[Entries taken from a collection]
------------------------------

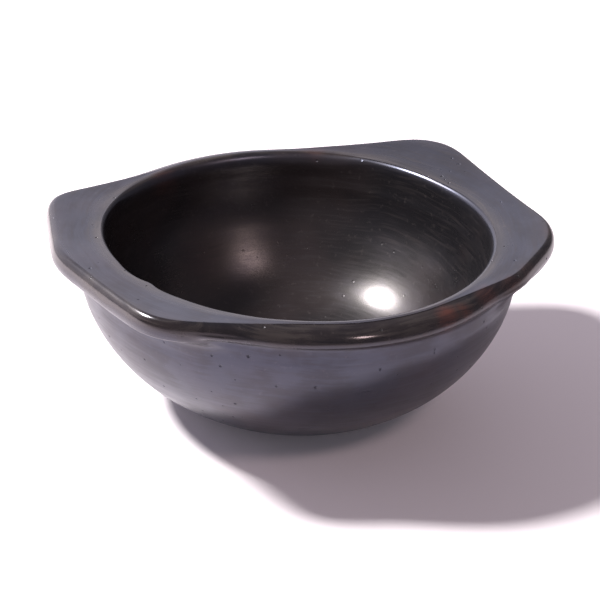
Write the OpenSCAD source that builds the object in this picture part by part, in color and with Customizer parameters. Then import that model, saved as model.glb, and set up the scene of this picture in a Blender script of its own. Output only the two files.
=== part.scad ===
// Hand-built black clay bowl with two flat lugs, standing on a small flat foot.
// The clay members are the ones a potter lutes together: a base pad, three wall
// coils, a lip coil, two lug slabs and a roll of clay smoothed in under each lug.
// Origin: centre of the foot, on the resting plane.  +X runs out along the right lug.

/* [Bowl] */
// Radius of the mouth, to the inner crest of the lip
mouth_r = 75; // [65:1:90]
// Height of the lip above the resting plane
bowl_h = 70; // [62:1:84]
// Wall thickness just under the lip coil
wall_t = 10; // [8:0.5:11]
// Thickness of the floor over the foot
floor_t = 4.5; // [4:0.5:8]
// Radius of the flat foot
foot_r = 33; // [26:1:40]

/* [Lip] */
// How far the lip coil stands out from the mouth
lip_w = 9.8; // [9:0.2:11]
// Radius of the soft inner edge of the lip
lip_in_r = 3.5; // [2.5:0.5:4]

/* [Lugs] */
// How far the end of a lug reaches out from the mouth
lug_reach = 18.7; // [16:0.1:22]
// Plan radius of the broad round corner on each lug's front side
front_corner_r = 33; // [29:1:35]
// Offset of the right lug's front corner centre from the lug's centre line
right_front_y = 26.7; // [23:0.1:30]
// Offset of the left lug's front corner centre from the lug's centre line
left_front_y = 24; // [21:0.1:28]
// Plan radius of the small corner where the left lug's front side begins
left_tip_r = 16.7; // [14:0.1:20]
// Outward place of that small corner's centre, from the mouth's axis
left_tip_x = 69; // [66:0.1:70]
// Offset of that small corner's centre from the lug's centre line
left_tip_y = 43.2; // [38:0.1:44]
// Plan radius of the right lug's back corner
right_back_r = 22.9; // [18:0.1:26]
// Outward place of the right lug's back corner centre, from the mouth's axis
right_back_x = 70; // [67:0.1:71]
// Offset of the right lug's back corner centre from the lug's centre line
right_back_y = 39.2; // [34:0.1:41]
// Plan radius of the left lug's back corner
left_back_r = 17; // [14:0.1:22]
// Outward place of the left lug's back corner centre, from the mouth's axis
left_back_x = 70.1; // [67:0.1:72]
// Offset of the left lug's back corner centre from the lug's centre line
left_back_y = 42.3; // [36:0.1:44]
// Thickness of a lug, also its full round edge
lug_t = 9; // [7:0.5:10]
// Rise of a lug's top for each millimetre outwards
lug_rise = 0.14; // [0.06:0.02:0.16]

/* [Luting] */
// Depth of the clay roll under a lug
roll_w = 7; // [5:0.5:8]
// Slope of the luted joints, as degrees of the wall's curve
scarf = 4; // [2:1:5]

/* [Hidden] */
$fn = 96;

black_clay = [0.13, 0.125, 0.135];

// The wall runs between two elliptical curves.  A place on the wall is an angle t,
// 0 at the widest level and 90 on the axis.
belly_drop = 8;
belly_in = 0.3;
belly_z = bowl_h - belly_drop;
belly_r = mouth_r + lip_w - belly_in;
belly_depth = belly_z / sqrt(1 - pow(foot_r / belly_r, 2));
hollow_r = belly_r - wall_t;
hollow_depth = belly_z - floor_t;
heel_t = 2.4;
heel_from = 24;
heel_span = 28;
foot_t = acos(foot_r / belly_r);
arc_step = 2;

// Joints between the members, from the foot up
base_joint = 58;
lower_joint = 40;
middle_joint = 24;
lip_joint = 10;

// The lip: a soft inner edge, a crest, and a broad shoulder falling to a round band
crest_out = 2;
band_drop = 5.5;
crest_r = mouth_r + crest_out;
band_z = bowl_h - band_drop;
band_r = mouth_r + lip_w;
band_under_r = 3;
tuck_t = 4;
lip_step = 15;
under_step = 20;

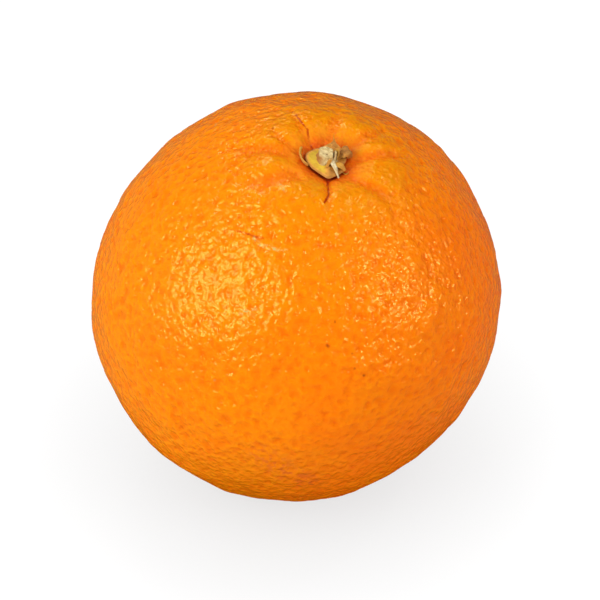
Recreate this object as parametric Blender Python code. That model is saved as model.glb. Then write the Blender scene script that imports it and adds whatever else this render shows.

------------------------------

*AIM:*
Each record above should be repeated exactly as it appears.

*COMPLETE OUTPUT:*
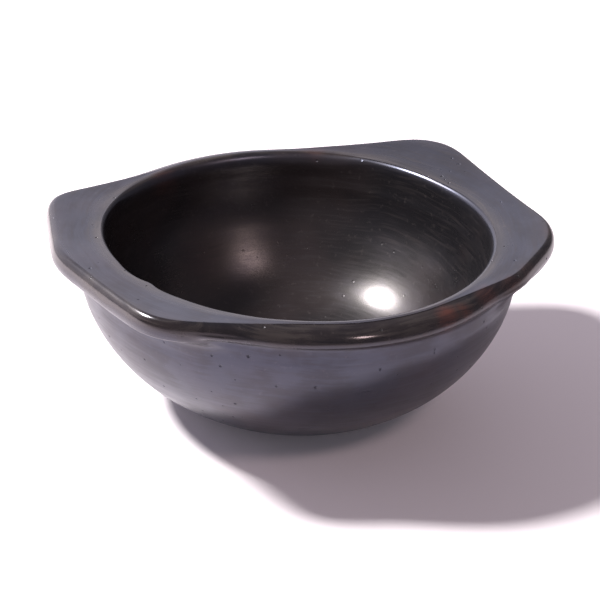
Write the OpenSCAD source that builds the object in this picture part by part, in color and with Customizer parameters. Then import that model, saved as model.glb, and set up the scene of this picture in a Blender script of its own. Output only the two files.
=== part.scad ===
// Hand-built black clay bowl with two flat lugs, standing on a small flat foot.
// The clay members are the ones a potter lutes together: a base pad, three wall
// coils, a lip coil, two lug slabs and a roll of clay smoothed in under each lug.
// Origin: centre of the foot, on the resting plane.  +X runs out along the right lug.

/* [Bowl] */
// Radius of the mouth, to the inner crest of the lip
mouth_r = 75; // [65:1:90]
// Height of the lip above the resting plane
bowl_h = 70; // [62:1:84]
// Wall thickness just under the lip coil
wall_t = 10; // [8:0.5:11]
// Thickness of the floor over the foot
floor_t = 4.5; // [4:0.5:8]
// Radius of the flat foot
foot_r = 33; // [26:1:40]

/* [Lip] */
// How far the lip coil stands out from the mouth
lip_w = 9.8; // [9:0.2:11]
// Radius of the soft inner edge of the lip
lip_in_r = 3.5; // [2.5:0.5:4]

/* [Lugs] */
// How far the end of a lug reaches out from the mouth
lug_reach = 18.7; // [16:0.1:22]
// Plan radius of the broad round corner on each lug's front side
front_corner_r = 33; // [29:1:35]
// Offset of the right lug's front corner centre from the lug's centre line
right_front_y = 26.7; // [23:0.1:30]
// Offset of the left lug's front corner centre from the lug's centre line
left_front_y = 24; // [21:0.1:28]
// Plan radius of the small corner where the left lug's front side begins
left_tip_r = 16.7; // [14:0.1:20]
// Outward place of that small corner's centre, from the mouth's axis
left_tip_x = 69; // [66:0.1:70]
// Offset of that small corner's centre from the lug's centre line
left_tip_y = 43.2; // [38:0.1:44]
// Plan radius of the right lug's back corner
right_back_r = 22.9; // [18:0.1:26]
// Outward place of the right lug's back corner centre, from the mouth's axis
right_back_x = 70; // [67:0.1:71]
// Offset of the right lug's back corner centre from the lug's centre line
right_back_y = 39.2; // [34:0.1:41]
// Plan radius of the left lug's back corner
left_back_r = 17; // [14:0.1:22]
// Outward place of the left lug's back corner centre, from the mouth's axis
left_back_x = 70.1; // [67:0.1:72]
// Offset of the left lug's back corner centre from the lug's centre line
left_back_y = 42.3; // [36:0.1:44]
// Thickness of a lug, also its full round edge
lug_t = 9; // [7:0.5:10]
// Rise of a lug's top for each millimetre outwards
lug_rise = 0.14; // [0.06:0.02:0.16]

/* [Luting] */
// Depth of the clay roll under a lug
roll_w = 7; // [5:0.5:8]
// Slope of the luted joints, as degrees of the wall's curve
scarf = 4; // [2:1:5]

/* [Hidden] */
$fn = 96;

black_clay = [0.13, 0.125, 0.135];

// The wall runs between two elliptical curves.  A place on the wall is an angle t,
// 0 at the widest level and 90 on the axis.
belly_drop = 8;
belly_in = 0.3;
belly_z = bowl_h - belly_drop;
belly_r = mouth_r + lip_w - belly_in;
belly_depth = belly_z / sqrt(1 - pow(foot_r / belly_r, 2));
hollow_r = belly_r - wall_t;
hollow_depth = belly_z - floor_t;
heel_t = 2.4;
heel_from = 24;
heel_span = 28;
foot_t = acos(foot_r / belly_r);
arc_step = 2;

// Joints between the members, from the foot up
base_joint = 58;
lower_joint = 40;
middle_joint = 24;
lip_joint = 10;

// The lip: a soft inner edge, a crest, and a broad shoulder falling to a round band
crest_out = 2;
band_drop = 5.5;
crest_r = mouth_r + crest_out;
band_z = bowl_h - band_drop;
band_r = mouth_r + lip_w;
band_under_r = 3;
tuck_t = 4;
lip_step = 15;
under_step = 20;

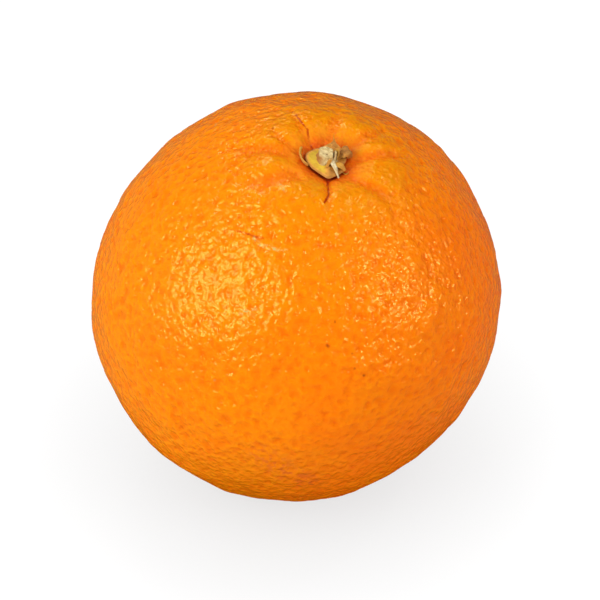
Recreate this object as parametric Blender Python code. That model is saved as model.glb. Then write the Blender scene script that imports it and adds whatever else this render shows.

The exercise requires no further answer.